Highlights

Thursday, 28 September 2023

Bottoms



Writer-director Emma Seligman and co-writer-actress Rachel Sennott reunite for Bottoms, a teen comedy that exchanges the self-centred intensity of the duo's previous collaboration, Shiva Baby, for an equally pervasive but much more farcical sense of threat. Sennott and Ayo Edebiri play PJ and Josie, a couple of lovelorn lesbians who find themselves tongue-tied whenever they actually get a chance to speak with the, apparently straight, objects of their affection. Their solution? An extra-curricular self-defence class that will allow them to literally grapple with the school's cheerleaders. The inherent sleaziness of this premise is largely offset by the uselessness of the plotting, but virginal pair.
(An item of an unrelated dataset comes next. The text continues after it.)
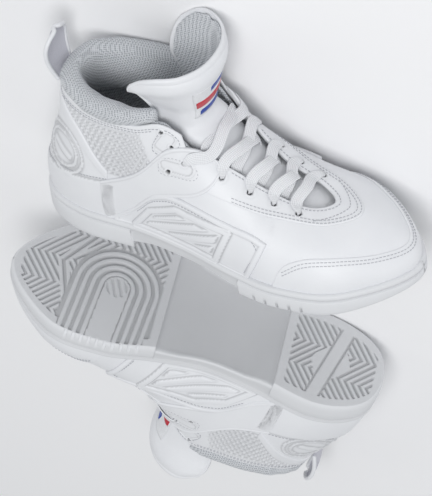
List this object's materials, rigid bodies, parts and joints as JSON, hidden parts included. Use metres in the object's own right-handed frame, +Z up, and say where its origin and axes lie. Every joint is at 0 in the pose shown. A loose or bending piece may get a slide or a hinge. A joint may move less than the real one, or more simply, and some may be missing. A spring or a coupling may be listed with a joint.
{
  "type": "cheer shoes",
  "caption": "White mid-top cheer shoes lying on their sides, sole to sole, with padded mesh collars, flat laces, bending tongue tops and pull tabs.",
  "frame": {"origin": "on the floor, under the middle of the box round both shoes", "axes": "+Z up from the floor; +X from the right shoe's toe towards its heel; +Y across both shoes, from the right shoe's collar to the left shoe's collar"},
  "size_m": [0.305, 0.4318, 0.1053],
  "materials": {
    "white_leather": "smooth coated leather, low sheen",
    "white_rubber": "moulded, matt",
    "grey_mesh": "woven spacer mesh",
    "webbing": "woven tape with a bound edge",
    "lace_weave": "flat woven",
    "insole_board": "fibre board",
    "sock_foam": "cloth-faced foam",
    "stiffener_plastic": "thermoplastic sheet",
    "spring_steel": "plain",
    "printed_mark": "printed film"
  },
  "bodies": {
    "left_shoe": {"left_outsole_forefoot": "white_rubber", "left_outsole_heel": "white_rubber", "left_midsole": "white_rubber", "left_shank": "spring_steel", "left_insole_board": "insole_board", "left_footbed": "sock_foam", "left_toe_puff": "stiffener_plastic", "left_heel_stiffener": "stiffener_plastic", "left_lining": "grey_mesh", "left_collar_pad": "grey_mesh", "left_tongue_lower": "white_leather", "left_lace": "lace_weave", "left_heel_counter": "white_leather", "left_vamp": "white_leather", "left_mudguard": "white_leather", "left_eyestay": "white_leather", "left_quarter_lateral": "white_leather", "left_saddle_lateral": "white_leather", "left_ankle_wrap_lateral": "white_leather", "left_ankle_panel_lateral": "white_leather", "left_heel_strip_lateral": "white_leather", "left_quarter_medial": "white_leather", "left_saddle_medial": "white_leather", "left_ankle_wrap_medial": "white_leather", "left_ankle_panel_medial": "white_leather", "left_heel_strip_medial": "white_leather"},
    "left_tongue_top": {"left_tongue_flap": "white_leather", "left_tongue_mark": "printed_mark"},
    "left_pull_tab": {"left_pull_tab": "webbing"},
    "right_shoe": {"right_outsole_forefoot": "white_rubber", "right_outsole_heel": "white_rubber", "right_midsole": "white_rubber", "right_shank": "spring_steel", "right_insole_board": "insole_board", "right_footbed": "sock_foam", "right_toe_puff": "stiffener_plastic", "right_heel_stiffener": "stiffener_plastic", "right_lining": "grey_mesh", "right_collar_pad": "grey_mesh", "right_tongue_lower": "white_leather", "right_lace": "lace_weave", "right_heel_counter": "white_leather", "right_vamp": "white_leather", "right_mudguard": "white_leather", "right_eyestay": "white_leather", "right_quarter_lateral": "white_leather", "right_saddle_lateral": "white_leather", "right_ankle_wrap_lateral": "white_leather", "right_ankle_panel_lateral": "white_leather", "right_heel_strip_lateral": "white_leather", "right_quarter_medial": "white_leather", "right_saddle_medial": "white_leather", "right_ankle_wrap_medial": "white_leather", "right_ankle_panel_medial": "white_leather", "right_heel_strip_medial": "white_leather"},
    "right_tongue_top": {"right_tongue_flap": "white_leather", "right_tongue_mark": "printed_mark"},
    "right_pull_tab": {"right_pull_tab": "webbing"}
  },
  "joints": [
    {"name": "right_shoe_lift", "type": "slide", "parent": "left_shoe", "child": "right_shoe", "axis": [0, 0, 1], "range_m": [0, 0.25]},
    {"name": "left_tongue_bend", "type": "hinge", "parent": "left_shoe", "child": "left_tongue_top", "pos_m": [0.05125, 0.15324, 0.04085], "axis": [0.0804, -0.0733, -0.9941], "range_deg": [0, 35], "stiffness_Nm_per_rad": 0.02},
    {"name": "left_pull_tab_bend", "type": "hinge", "parent": "left_shoe", "child": "left_pull_tab", "pos_m": [-0.04507, 0.18097, 0.03101], "axis": [-0.0804, 0.0733, 0.9941], "range_deg": [-5, 60], "stiffness_Nm_per_rad": 0.002},
    {"name": "right_tongue_bend", "type": "hinge", "parent": "right_shoe", "child": "right_tongue_top", "pos_m": [-0.0056, -0.17181, 0.04041], "axis": [-0.086, 0.0334, -0.9957], "range_deg": [0, 35], "stiffness_Nm_per_rad": 0.02},
    {"name": "right_pull_tab_bend", "type": "hinge", "parent": "right_shoe", "child": "right_pull_tab", "pos_m": [0.09446, -0.16405, 0.03203], "axis": [0.086, -0.0334, 0.9957], "range_deg": [-5, 60], "stiffness_Nm_per_rad": 0.002}
  ]
}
When PJ is pinned to the gymnasium floor by her crush, Kaia Gerber's statuesque Brittany - surely a dream scenario for this teen - her ability to leverage this physical contact is foiled by the pure elation she is experiencing. Flashing her Cheshire Cat grin, PJ just lies there, happy to be manhandled by someone who is otherwise off-limits to her. Underlining the need for basic martial arts training is the very real danger posed by the students of a rival school. Bottoms proceeds in a setting largely free of adult influence: Teachers are preoccupied with their own problems; parents are completely absent; and law enforcement is non-existent. Therefore the murderous intentions of Huntington's football team must be brutally overcome by our very own Sapphic shit-kickers.